В 17.00 был введен в бой танковый корпус. Однако и эта мера не внесла перелома в обстановку. Фашисты встретили атакующие танки огнем самоходок из засад. "Фердинанды" вели огонь с дальних дистанций. Штурмовые орудия, трудно различимые в высокой траве, били в упор. Командир танкового корпуса Васильев докладывал о значительных потерях.
В 22.00, после короткого перерыва, наступление было продолжено. Ожесточенные бои длились всю ночь и весь следующий день. 6 августа наши войска отразили десять контратак, в которых участвовало в общей сложности до 60 танков и шесть-семь пехотных полков. Пленные показали, что это были части 290, 81, 61 и 215-й немецких пехотных дивизий и 226-й моторизованной бригады. Одновременно столь же упорные контратаки на правом фланге армии вели 58-я пехотная и 11-я эсэсовская моторизованная дивизии.

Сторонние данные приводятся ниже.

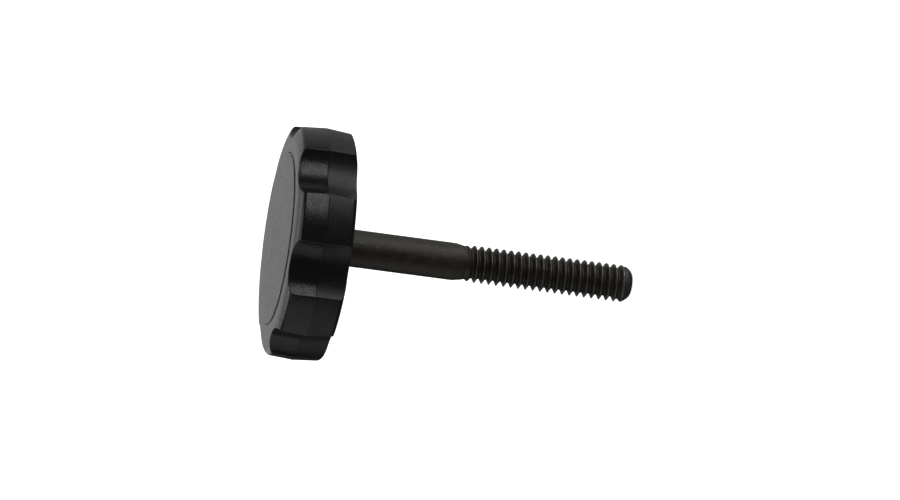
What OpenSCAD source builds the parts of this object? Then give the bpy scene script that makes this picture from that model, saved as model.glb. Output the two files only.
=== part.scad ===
// Seven-lobe clamping knob on a threaded steel stud, with a snap-in face cap.
// Millimetres. Z is the stud's axis: the knob's face looks along +Z, the stud points along -Z.
// The origin is the centre of the hub's seating face, where the stud leaves the knob.

/* [Knob] */
// Number of lobes around the rim
lobes = 7; // [6:1:8]
// Radius over the lobes, at the mould's parting line
knob_r = 19.9; // [19:0.1:22]
// Height of the flat face above the seating face
knob_h = 10; // [9.8:0.05:11.5]
// Height of the parting line above the seating face
parting_h = 5; // [4.2:0.1:5.8]
// Width of the flat that the parting line leaves round the lobes
parting_land = 0.2; // [0.1:0.05:0.4]
// Depth of the flutes between the lobes
flute_depth = 2.5; // [1.5:0.1:2.7]
// Half of the angle that each lobe fills
lobe_half_angle = 12.35; // [10.5:0.05:13.5]
// Draft of the rim in front of the parting line, in degrees
front_draft = 4; // [1:0.5:5]
// Draft of the rim behind the parting line, in degrees
rear_draft = 5; // [1:0.5:6]
// How far in from the rim the front edge starts to round over
front_round_w = 3.4; // [1:0.1:3.6]
// How far back from the face the front edge is rounded
front_round_h = 1.25; // [0.5:0.05:1.6]
// How far in from the rim the rear edge starts to round over
rear_round_w = 2.5; // [0.5:0.1:2.6]
// How far forward from the back the rear edge is rounded
rear_round_h = 1; // [0.3:0.05:1.4]

/* [Back of the knob] */
// Radius of the hub around the stud
hub_r = 8.4; // [8:0.1:9.5]
// Chamfer round the hub's seating face
hub_chamfer = 0.5; // [0.2:0.1:0.8]
// Wall left between the cored pockets and the outside of the rim
rim_wall = 2.7; // [2.65:0.05:3.2]
// Depth of the cored pockets
core_depth = 6.2; // [4:0.1:6.4]
// Thickness of the ribs between the pockets
rib_w = 1.3; // [1:0.1:1.8]

/* [Cap] */
// Radius of the cap
cap_r = 14.45; // [13.5:0.05:14.6]
// Gap between the cap and its recess
cap_gap = 0.12; // [0.08:0.01:0.2]
// Thickness of the cap at its edge
cap_edge = 1.75; // [1.6:0.05:1.85]
// How far the cap's edge stands proud of the knob's face
cap_proud = 0.15; // [0.05:0.05:0.3]
// How much higher the cap's centre is than its edge
cap_crown = 0.3; // [0.1:0.05:0.6]

/* [Stud] */
// Length of the stud beyond the seating face
stud_len = 50.8; // [45:0.1:60]
// Length of the plain shank beyond the seating face
plain_len = 20; // [12:0.1:24]
// Diameter of the plain shank
shank_d = 6.34; // [6.32:0.01:6.36]
// Diameter over the thread's crests
thread_d = 6.32; // [6.2:0.01:6.32]
// Distance between the thread's crests
pitch = 1.27; // [1.27:0.01:1.3]
// Length of the rounded tip
tip_len = 2.4; // [2.2:0.1:3]
// Diameter of the neck that is pressed into the hub
neck_d = 7; // [6.8:0.05:7.4]
// Width of the hex head across its flats
head_af = 11.11; // [10.9:0.01:11.2]
// Height of the hex head
head_h = 4; // [3.8:0.1:4.1]
// Height of the seat under the hex head
head_seat = 3.8; // [3.4:0.1:3.8]

/* [Hidden] */
overlap = 0.01;
reach = 1;

// the knob
lobe_pitch = 360 / lobes;
first_lobe = -90;
flute_edge_angle = lobe_pitch / 2 - lobe_half_angle;
flute_bottom_r = knob_r - flute_depth;
flute_centre = (knob_r * knob_r - flute_bottom_r * flute_bottom_r)
    / (2 * (knob_r * cos(flute_edge_angle) - flute_bottom_r));
flute_r = flute_centre - flute_bottom_r;
front_rim_z = knob_h - front_round_h;
front_rim_r = knob_r - (front_rim_z - parting_h) * tan(front_draft);
rear_rim_r = knob_r - (parting_h - rear_round_h) * tan(rear_draft);

// the cap's recess, with a groove that its bead snaps into
recess_r = cap_r + cap_gap;
recess_z = knob_h + cap_proud - cap_edge;
bead_out = 0.25;
bead_low = 0.25;
bead_high = 0.75;
bead_gap = 0.05;

// the cap: a plate with a skirt at its rim and a boss over the screw's head
cap_top = knob_h + cap_proud;
skirt_w = 1.4;
plate_w = 1.1;
boss_r = 4.6;
cap_chamfer = 0.12;

// the fit of the stud in the hub, and the chamfer on its head
press_gap = 0.02;
head_gap = 0.05;
head_corner_r = head_af / 2 / cos(30);
head_face_r = 0.475 * head_af;
head_chamfer_h = (head_corner_r - head_face_r) * tan(30);

// the thread: a truncated 60 degree profile, as [distance down the axis, radius]
steps = 28;
// the angle round the stud at which the first turn starts
thread_start = -81;
thread_depth = 0.6134 * pitch;
crest_r = thread_d / 2;
root_r = crest_r - thread_depth;
crest_flat = pitch / 8;
flank = (crest_r - root_r) * tan(30);
profile = [
    [0, root_r],
    [flank, crest_r],
    [flank + crest_flat, crest_r],
    [2 * flank + crest_flat, root_r]
];
corners = len(profile);

// the taper from the shank to the thread, and how the ridge grows over its first turns
runout_len = 1.8;
runout_r = 2.9;
runout_tail = 0.7;
first_ridge = 0.3;
grow_len = 2.2 * pitch;

// the thread's length, and how its groove fills up at the rounded tip
thread_top = -plain_len - runout_len + pitch;
tip_clear = 0.5;
turns = floor((thread_top + stud_len - tip_clear) / pitch) - 1;
last = turns * steps;
thread_end = thread_top - (turns + 1) * pitch;
last_groove = 0.05;
fill_len = 2 * pitch;
nose_flat_r = 1.3;
nose_gap = 0.05;
nose_rings = 8;

// points on an elliptical arc from angle a0 to angle a1
function arc(x, y, rx, ry, a0, a1, n) = [
    for (i = [0:n]) let (a = a0 + (a1 - a0) * i / n) [x + rx * cos(a), y + ry * sin(a)]
];

// the largest radius that the rounded tip allows at height z
function tip_limit(z) =
    let (t = max(0, 1 - (z + stud_len) / tip_len))
    nose_flat_r + (crest_r - nose_flat_r) * sqrt(1 - t * t);

// a thread radius at height z: the ridge fades in from the shank, the groove fades out at the tip
function thread_radius(r, z) =
    let (fade_in = min(1, max(first_ridge, (thread_top - z) / grow_len)))
    let (fade_out = min(1, max(last_groove, (z - thread_end - pitch) / fill_len)))
    min(crest_r - (crest_r - root_r - (r - root_r) * fade_in) * fade_out, tip_limit(z));

// corner j of the profile after k steps down a right-hand helix
function helix_point(k, j) =
    let (z = thread_top - profile[j][0] - pitch * k / steps)
    let (r = thread_radius(profile[j][1], z))
    [r * cos(360 * k / steps), -r * sin(360 * k / steps), z];

// where that corner is in the list of points: one turn's lower edge is the next turn's first corner
function corner_index(k, j) =
    j == corners ? corner_index(k + steps, 0)
    : k <= last ? k * corners + j
    : (last + 1) * corners + k - last - 1;

module outline_revolved() {
    rotate_extrude($fn = 120) polygon(concat(
        [[0, 0]],
        arc(rear_rim_r - rear_round_w, rear_round_h, rear_round_w, rear_round_h, -90, 0, 8),
        [[knob_r, parting_h - parting_land / 2], [knob_r, parting_h + parting_land / 2]],
        arc(front_rim_r - front_round_w, front_rim_z, front_round_w, front_round_h, 0, 90, 8),
        [[0, knob_h]]
    ));
}

// one flute: two cones that meet at the parting line
module flute(extra_r = 0) {
    low = -reach;
    high = knob_h + reach;
    rotate_extrude($fn = 96) polygon([
        [0, low],
        [flute_r + extra_r + (parting_h - low) * tan(rear_draft), low],
        [flute_r + extra_r, parting_h],
        [flute_r + extra_r + (high - parting_h) * tan(front_draft), high],
        [0, high]
    ]);
}

module flutes(extra_r = 0) {
    for (i = [0:lobes - 1])
        rotate(first_lobe + (i + 0.5) * lobe_pitch)
            translate([flute_centre, 0, 0]) flute(extra_r);
}

// the recess for the cap and the groove in its wall
module cap_recess() {
    rotate_extrude($fn = 120) polygon([
        [0, recess_z],
        [recess_r, recess_z],
        [recess_r + bead_out, recess_z + bead_low],
        [recess_r + bead_out, recess_z + bead_high],
        [recess_r, recess_z + bead_high + bead_out],
        [recess_r, knob_h + reach],
        [0, knob_h + reach]
    ]);
}

// cored pockets in the back, with a rib under every lobe and every flute
module core_pockets() {
    difference() {
        rotate_extrude($fn = 120) polygon([
            [hub_r - hub_chamfer, -reach],
            [hub_r - hub_chamfer, 0],
            [hub_r, hub_chamfer],
            [hub_r, core_depth],
            [rear_rim_r - rim_wall, core_depth],
            [rear_rim_r - rim_wall, -reach]
        ]);
        flutes(rim_wall);
        for (i = [0:2 * lobes - 1])
            rotate(first_lobe + i * lobe_pitch / 2)
                translate([hub_r - reach, -rib_w / 2, hub_chamfer])
                    cube([knob_r, rib_w, knob_h]);
    }
}

module knob_body() {
    color([0.12, 0.12, 0.12]) difference() {
        outline_revolved();
        flutes();
        cap_recess();
        core_pockets();
        translate([0, 0, head_seat])
            cylinder(h = knob_h, r = (head_af / 2 + head_gap) / cos(30), $fn = 6);
        translate([0, 0, -reach])
            cylinder(h = head_seat + 2 * reach, d = neck_d + 2 * press_gap, $fn = 64);
    }
}

// a crowned disc with a skirt and a snap bead, and a boss that holds the screw's head down
module face_cap() {
    skirt_r = cap_r - skirt_w;
    plate_z = cap_top - plate_w;
    boss_z = head_seat + head_h + head_gap;
    crown_r = cap_r - cap_chamfer;
    bead_r = cap_r + bead_out - bead_gap;
    crown_rings = 8;
    color([0.3, 0.3, 0.3]) rotate_extrude($fn = 120) polygon(concat(
        [
            [0, boss_z],
            [boss_r, boss_z],
            [boss_r, plate_z],
            [skirt_r, plate_z],
            [skirt_r, recess_z],
            [cap_r - cap_gap, recess_z],
            [bead_r, recess_z + bead_low + bead_gap],
            [bead_r, recess_z + bead_high - bead_gap],
            [cap_r, recess_z + bead_high + bead_out - 2 * bead_gap],
            [cap_r, cap_top - cap_chamfer]
        ],
        [
            for (i = [0:crown_rings])
                let (x = crown_r * (1 - i / crown_rings))
                [x, cap_top + cap_crown * (1 - pow(x / crown_r, 2))]
        ]
    ));
}

module hex_head() {
    straight_h = head_h - head_chamfer_h;
    blank_r = head_corner_r + overlap;
    translate([0, 0, head_seat]) intersection() {
        cylinder(h = head_h, r = head_corner_r, $fn = 6);
        union() {
            cylinder(h = straight_h, r = blank_r, $fn = 96);
            translate([0, 0, straight_h])
                cylinder(h = head_chamfer_h, r1 = blank_r, r2 = head_face_r, $fn = 96);
        }
    }
}

// the helical thread as one closed surface, with its first and last turns closed to the axis
module thread() {
    top = (last + 1) * corners + steps;
    bottom = top + 1;
    points = concat(
        [for (k = [0:last]) for (j = [0:corners - 1]) helix_point(k, j)],
        [for (k = [last + 1:last + steps]) helix_point(k, 0)],
        [[0, 0, thread_top], [0, 0, thread_end + pitch / 2]]
    );
    sides = [
        for (k = [0:last - 1]) for (j = [0:corners - 1])
            let (
                a = corner_index(k + 1, j),
                b = corner_index(k, j),
                c = corner_index(k, j + 1),
                d = corner_index(k + 1, j + 1)
            )
            each [[a, b, c], [a, c, d]]
    ];
    top_faces = concat(
        [for (k = [0:steps - 1]) [top, corner_index(k, 0), corner_index(k + 1, 0)]],
        [for (j = [0:corners - 1]) [top, corner_index(0, j + 1), corner_index(0, j)]]
    );
    bottom_faces = concat(
        [for (k = [last:last + steps - 1]) [bottom, corner_index(k + 1, 0), corner_index(k, 0)]],
        [for (j = [0:corners - 1]) [bottom, corner_index(last, j), corner_index(last, j + 1)]]
    );
    polyhedron(points, concat(sides, top_faces, bottom_faces));
}

// the rounded tip that closes the last turn
module nose() {
    nose_top = thread_end + pitch;
    rotate_extrude($fn = 64) polygon(concat(
        [[0, nose_top], [0, -stud_len]],
        [
            for (i = [0:nose_rings])
                let (z = -stud_len + (nose_top + stud_len) * pow(i / nose_rings, 1.6))
                [tip_limit(z) - nose_gap, z]
        ]
    ));
}

module threaded_stud() {
    color([0.2, 0.18, 0.17]) union() {
        hex_head();
        cylinder(h = head_seat + overlap, d = neck_d, $fn = 64);
        rotate_extrude($fn = 64) polygon([
            [0, overlap],
            [shank_d / 2, overlap],
            [shank_d / 2, -plain_len],
            [runout_r, -plain_len - runout_len],
            [root_r - nose_gap, -plain_len - runout_len - runout_tail],
            [0, -plain_len - runout_len - runout_tail]
        ]);
        rotate([0, 0, thread_start]) thread();
        nose();
    }
}

knob_body();
face_cap();
threaded_stud();
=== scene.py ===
"""A seven-lobe clamping knob with a threaded stud, in studio light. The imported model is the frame."""

import math

import bmesh
import bpy
from mathutils import Matrix, Vector


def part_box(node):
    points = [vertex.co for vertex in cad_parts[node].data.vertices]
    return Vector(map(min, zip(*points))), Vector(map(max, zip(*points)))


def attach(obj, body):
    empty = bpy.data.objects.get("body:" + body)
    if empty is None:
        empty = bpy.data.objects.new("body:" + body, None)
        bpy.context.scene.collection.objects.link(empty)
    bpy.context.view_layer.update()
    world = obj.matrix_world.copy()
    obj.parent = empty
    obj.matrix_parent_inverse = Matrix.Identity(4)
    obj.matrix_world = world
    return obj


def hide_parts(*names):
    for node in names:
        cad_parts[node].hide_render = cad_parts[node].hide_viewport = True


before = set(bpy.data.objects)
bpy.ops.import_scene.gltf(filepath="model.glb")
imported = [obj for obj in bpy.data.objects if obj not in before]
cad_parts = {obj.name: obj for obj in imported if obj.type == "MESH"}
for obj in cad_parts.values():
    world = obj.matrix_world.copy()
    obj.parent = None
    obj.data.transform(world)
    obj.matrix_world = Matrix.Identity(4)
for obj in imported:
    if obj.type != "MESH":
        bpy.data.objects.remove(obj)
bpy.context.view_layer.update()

MM = 0.001
TURN = 2 * math.pi

knob_lo, knob_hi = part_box("knob_body")
cap_lo, cap_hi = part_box("face_cap")
stud_lo, stud_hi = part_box("threaded_stud")

# ---- the knob, in millimetres: the sizes that the frame gives, then the design's own
LOBES = 7
KNOB_R = -knob_lo.y / MM
KNOB_H = knob_hi.z / MM
PARTING_Z = 5.0
# the height of the flash line at the parting line, and half its width
PARTING_RIDGE = 0.03
PARTING_RIDGE_W = 0.06
FLUTE_DEPTH = 2.5
LOBE_HALF = math.radians(12.35)
FRONT_DRAFT = math.tan(math.radians(4))
REAR_DRAFT = math.tan(math.radians(5))
FRONT_ROUND_W = 3.4
FRONT_ROUND_H = 1.25
REAR_ROUND_W = 2.5
REAR_ROUND_H = 1.0
FLUTE_REAR_ROUND = 0.15
# how softly a lobe's edge is rounded, below the rounded front edge and on it
EDGE_BLEND = 0.14
FRONT_EDGE_BLEND = 0.22
# where there are no ribs, the first and the last stretch of the mesh's columns are this wide
END_STRETCH = math.radians(2.5)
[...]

Из опроса тех же пленных выяснилось, что еще в ночь на 5 августа их командование перегруппировало войска для нового наступления. Таким образом, наш удар совпал по времени с ударом противника. Отсюда и ожесточенность борьбы, завязавшейся в тот день западнее Биржая. Здесь, на ограниченном пространстве, две ударные группировки, сойдясь, что называется, лицом к лицу, стремились опрокинуть друг друга и полностью овладеть боевой инициативой.
Кончался второй день нашего наступления. За тридцать часов почти непрерывного боя мы продвинулись лишь на 8-9 километров, да и то на узком участке. Между тем радиограммы от Кудрявцева становились все более тревожными. Противник сжимал кольцо вокруг 357-й дивизии, ее артиллеристы вынуждены экономить снаряды, стрелки - патроны. Запасы продовольствия иссякли.
- Держись, Александр Георгиевич! - говорил я Кудрявцеву. - Сегодня летчики Папивина сбросили тебе сухари, сахар, табак и прочее. Получил?